On Rehabilitation and Reformation
By robbing judicial discretion in the sentencing process and pursuing our thirst for revenge, we are forgetting that a criminal is a victim of his circumstances in a society that has failed him. If the recent rise in sexual crimes is any indication, it is a telling tale of a nation that still perpetuates patriarchal notions and accepts the power and dominance of a man over a woman’s bodily autonomy. Our governments cannot offer society false hope that by killing sexual offenders via a death penalty we can eradicate sexual violence. By conveniently enlarging the scope of penal provisions to provide harsher punishments for repeat offenders, the State is shirking its responsibility of creating a strong framework to rehabilitate survivors of sexual offences within which various stakeholders must continuously assist them in rebuilding their lives.

Concomitantly, the State also owes to convicts a rightful chance to reform. This duty entails reforming the manner in which the practice of life imprisonment is implemented.

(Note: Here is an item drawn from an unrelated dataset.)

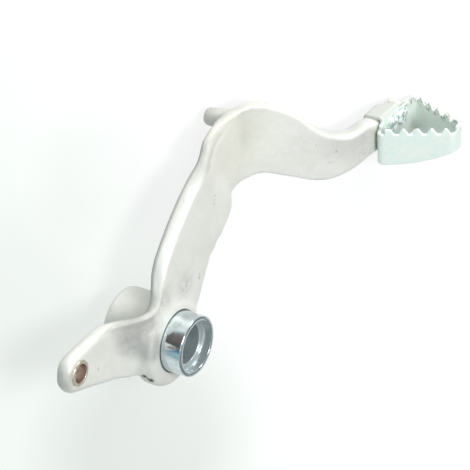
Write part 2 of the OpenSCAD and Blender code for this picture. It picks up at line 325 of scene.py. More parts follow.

Issues such as overcrowded and understaffed prisons, physical and mental torture of inmates, and inadequate recreational facilities have long lasting impacts on the lives of prisoners in ways that hinder reform and render their reintegration into society extremely problematic. Add to this the innumerable years convicts spend languishing in these very prisons with the prospect of death hanging over the heads. In a broken criminal justice system such as ours within which the very administration of the capital punishment is so intrinsically fallible, to extend its application to non-homicidal offences is to commit the gravest form of injustice disguised as the law.